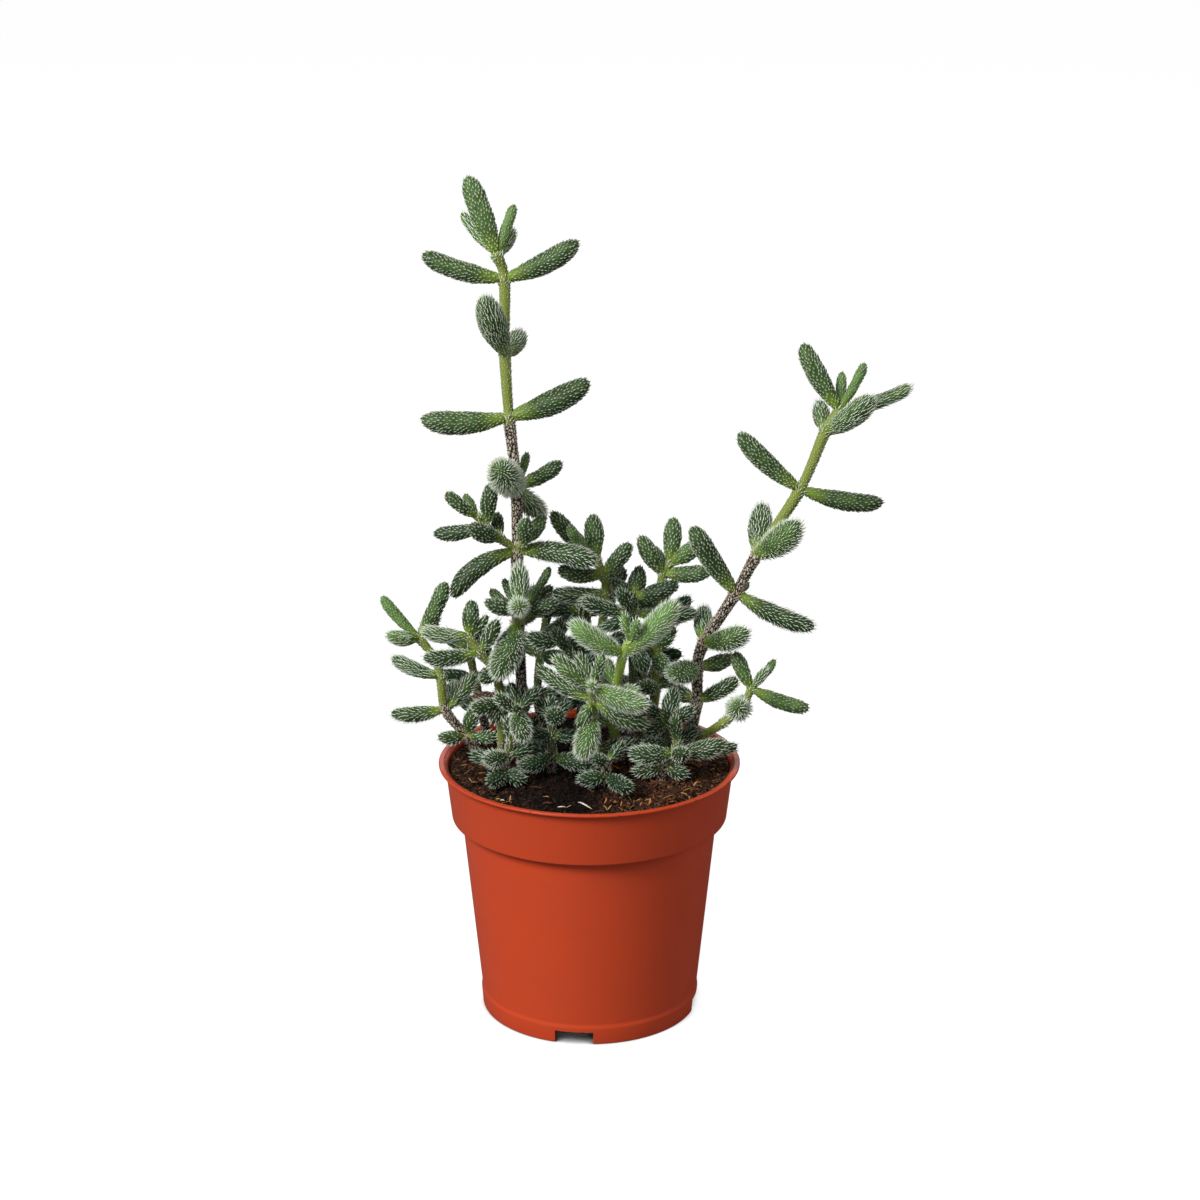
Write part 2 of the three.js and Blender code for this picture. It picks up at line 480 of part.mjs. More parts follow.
// A stem is one swept body through its knots
function makeStem(shoot) {
  const line = shoot.knots.map((k) => new THREE.Vector3(...k));
  if (shoot.root) {
    line.unshift(line[0].clone().setZ(SOIL_EDGE_Z));
    line.unshift(line[0].clone().setZ(SOIL_EDGE_Z - STUB_DEPTH));
  }
  const tipWay = line.at(-1).clone().sub(line.at(-2)).normalize();
  line.push(line.at(-1).clone().addScaledVector(tipWay, shoot.radius));
  const last = line.length - 1;
  const profile = [[0, 0], ...line.map((_, i) => [1, i]), [0, last]];
  const blank = new THREE.LatheGeometry(profile.map(([r, i]) => new THREE.Vector2(r, i)), STEM_SIDES);
  const at = blank.attributes.position;
  for (let i = 0; i < at.count; i += 1) {
    const ring = Math.round(at.getY(i));
    const next = line[Math.min(ring + 1, last)];
    const before = line[Math.max(ring - 1, 0)];
    const along = next.clone().sub(before).normalize();
    const right = AWAY.clone().cross(along).normalize();
    const away = along.clone().cross(right);
    const buried = shoot.root && ring < 2;
    const taper = buried ? 1 : THREE.MathUtils.lerp(1, STEM_TAPER, ring / last);
    const tip = ring === last ? 0.5 : 1;
    const relief = buried ? 1 : raised(ring, Math.floor(i / profile.length));
    const scale = shoot.radius * taper * tip * relief;
    const point = line[ring].clone()
      .addScaledVector(right, at.getX(i) * scale)
      .addScaledVector(away, -at.getZ(i) * scale);
    at.setXYZ(i, point.x, point.y, point.z);
  }
  return solidOf(blank);
}

function material(color, roughness) {
  return new THREE.MeshStandardMaterial({ color, roughness, metalness: 0 });
}

function addPart(group, name, solid, finish) {
  const mesh = new THREE.Mesh(geometryOf(solid), finish);
  mesh.name = name;
  group.add(mesh);
}

const plant = new THREE.Group();
addPart(plant, 'pot', makePot(), material(ORANGE, 0.5));
addPart(plant, 'soil', makeSoil(), material(PEAT, 1));

const settled = settleAll();
for (const name of new Set(SHOOTS.map((s) => s.stem))) {
  const pieces = SHOOTS.filter((s) => s.stem === name).map(makeStem);
  pieces.push(...settled.filter((leaf) => leaf.stem === name).map(makeLeaf));
  addPart(plant, name, pieces.reduce((all, piece) => all.add(piece)), material(LEAF_GREEN, 0.7));
}

const spread = new THREE.Box3().setFromObject(plant).getCenter(new THREE.Vector3());
plant.position.set(-spread.x, -spread.y, 0);

export default plant;
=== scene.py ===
import math

import bpy
import numpy as np
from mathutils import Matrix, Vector


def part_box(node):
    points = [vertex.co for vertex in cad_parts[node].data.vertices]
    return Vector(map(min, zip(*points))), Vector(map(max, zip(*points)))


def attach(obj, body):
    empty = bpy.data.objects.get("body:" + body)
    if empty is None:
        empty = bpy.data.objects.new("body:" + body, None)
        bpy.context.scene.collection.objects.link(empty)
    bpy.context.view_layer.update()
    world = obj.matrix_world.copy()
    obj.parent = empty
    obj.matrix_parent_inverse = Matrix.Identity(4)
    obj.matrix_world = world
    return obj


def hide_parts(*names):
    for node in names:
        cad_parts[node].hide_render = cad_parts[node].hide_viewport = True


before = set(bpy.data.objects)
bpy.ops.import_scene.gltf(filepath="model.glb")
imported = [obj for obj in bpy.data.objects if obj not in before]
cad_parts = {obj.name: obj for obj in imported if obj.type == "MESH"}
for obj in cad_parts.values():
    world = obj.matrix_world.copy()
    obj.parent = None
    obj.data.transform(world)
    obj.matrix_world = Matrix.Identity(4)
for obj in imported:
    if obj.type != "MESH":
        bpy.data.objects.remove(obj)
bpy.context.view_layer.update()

MM = 0.001
pot_low, pot_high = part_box("pot")
POT_AXIS = np.array([(pot_low.x + pot_high.x) / 2 / MM, (pot_low.y + pot_high.y) / 2 / MM, 0])

# Camera, fitted to the ellipses of the pot's rim and foot
LENS, SENSOR = 84, 36
NEAREST_SEEN, FURTHEST_SEEN = 0.01, 50
CAMERA_AT = (3.18, -783.4, 377.6)
CAMERA_DIP = 17.68

# Studio, in metres and watts
LIT_POINT = (-0.016, 0, 0.11)
LIGHTS = {
    "key": dict(at=(-0.92, -0.94, 1.15), size=0.6, power=28),
    "front_fill": dict(at=(-0.3, -1.6, 0.9), size=1.0, power=4),
    "right_fill": dict(at=(1.7, 0.2, 0.6), size=0.8, power=7),
    "back_fill": dict(at=(0.2, 1.6, 0.9), size=1.2, power=5),
}
FLOOR_REACH = 9
FLOOR_GREY = 0.2
FLOOR_GLOW = 0.95
SURROUND_LIGHT = 0.15
# How far the painted contact shadow on the floor reaches, in millimetres
PAINTED_SHADOW_REACH = 9

# Pot
RIM_RADIUS = 45
POT_HEIGHT = 78
FOOT_RADIUS = 32.6
WALL = 0.9
LIP_HEIGHT = 0.8
LIP_BEND = 0.2
LIP_FLARE = 0.4
COLLAR_RADIUS = 43.1
COLLAR_FOOT_RADIUS = 41.2
COLLAR_FOOT_Z = 61
BODY_TOP_RADIUS = 38.2
BODY_TOP_Z = 60
COLLAR_BEND = (37.9, 57)
FOOT_BEAD = (33.05, 5.2)
ABOVE_FOOT_BEAD = (32.76, 6.3)
EDGE_BEND = 0.35
SHARP_EDGE = 32
FLOOR_Z = 4.4
FOOT_WIDTH = 2.4
POT_SIDES = 160
NOTCH_COUNT, NOTCH_WIDTH, NOTCH_HEIGHT, NOTCH_TURN = 4, 11.5, 4, -8
DRAIN_COUNT, DRAIN_RADIUS, DRAIN_CIRCLE = 6, 3.5, 20
DRAIN_SIDES = 32

# Soil
SOIL_EDGE_Z = 76
SOIL_DOME = 0.1
SOIL_LUMP = 0.25
FIT_GAP = 0.3
SOIL_RINGS, SOIL_SIDES = 64, 220
STRAW_WIDTH = 0.65
STRAW_RINGS, STRAW_SIDES = 8, 6
STRAW_BOW, STRAW_ARCH = 0.1, 0.12

# How thickly chips and fibres are strewn, from left to right across the pot. The same values paint shade
# and light into the soil's colour: darker towards the middle, painted shade of the leaves above, and
# brighter on the right, painted light
STREWN_AND_PAINTED_LIGHT_ACROSS = (-31, -3, 22)
STREWN_AND_PAINTED_LIGHT = (0.75, 0.05, 2)

# Splinter, straws and curled dry scraps that lie on the peat: both ends, width, and shade from rust
# at 0 to straw at 0.85 and cream at 1
STRAWS = [
    ((-3.4, -34, 77.8), (1.2, -39.6, 77.6), 1.0, 1.0),
    ((-9.2, -37, 77.3), (-6.4, -37.6, 77.6), 0.9, 1.0),
    ((-6.6, -37.4, 77.3), (-4.8, -35.8, 77.5), 0.6, 0.85),
    ((5.2, -38.6, 77), (6.6, -37, 78.2), 0.7, 0.85),
    ((5.2, -38.6, 77), (4, -37.6, 78.2), 0.6, 0.85),
    ((4.4, -33.6, 77), (5, -31, 78), 0.8, 0.4),
    ((9, -35.6, 77), (9.4, -34.4, 78.4), 0.7, 0.3),
    ((14.6, -35, 77), (15.2, -34, 77.8), 0.8, 0.3),
    ((17.2, -34.6, 77), (17.6, -33, 78.8), 1.0, 0.4),
    ((21, -30, 77), (25, -28, 77.6), 0.5, 0.5),
    ((30.4, -19.6, 77), (31.6, -18, 78), 0.9, 0.6),
    ((27, -24, 77), (30.6, -22.4, 77.6), 0.5, 0.5),
    ((-35.4, -14, 77.4), (-34.4, -16.6, 77.2), 0.6, 0.8),
    ((-34.8, -17, 77.2), (-32.6, -17.8, 77.4), 0.5, 0.7),
    ((-27, -31, 77.4), (-25.4, -31.8, 77.8), 0.8, 0.85),
    ((-25.6, -31.4, 77.2), (-24.2, -33, 77.8), 0.9, 1.0),
    ((-23, -32, 77), (-22.6, -31, 78.8), 0.6, 0.8),
    ((-12.6, -28, 77), (-11.4, -30.4, 77.8), 0.5, 0.6),
    ((-13.6, -29.6, 77.6), (-11.4, -30.4, 77.8), 0.4, 0.6),
    ((-17.4, -7, 80.4), (-13.4, -8.4, 81), 1.6, 0.9),
    ((-16.6, -8.6, 79.4), (-12.8, -9.4, 79), 1.2, 0.5),
]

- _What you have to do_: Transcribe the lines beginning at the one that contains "const settled = settleAll();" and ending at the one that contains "obj.parent = empty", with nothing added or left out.

- _Response_:
const settled = settleAll();
for (const name of new Set(SHOOTS.map((s) => s.stem))) {
  const pieces = SHOOTS.filter((s) => s.stem === name).map(makeStem);
  pieces.push(...settled.filter((leaf) => leaf.stem === name).map(makeLeaf));
  addPart(plant, name, pieces.reduce((all, piece) => all.add(piece)), material(LEAF_GREEN, 0.7));
}

const spread = new THREE.Box3().setFromObject(plant).getCenter(new THREE.Vector3());
plant.position.set(-spread.x, -spread.y, 0);

export default plant;
=== scene.py ===
import math

import bpy
import numpy as np
from mathutils import Matrix, Vector


def part_box(node):
    points = [vertex.co for vertex in cad_parts[node].data.vertices]
    return Vector(map(min, zip(*points))), Vector(map(max, zip(*points)))


def attach(obj, body):
    empty = bpy.data.objects.get("body:" + body)
    if empty is None:
        empty = bpy.data.objects.new("body:" + body, None)
        bpy.context.scene.collection.objects.link(empty)
    bpy.context.view_layer.update()
    world = obj.matrix_world.copy()
    obj.parent = empty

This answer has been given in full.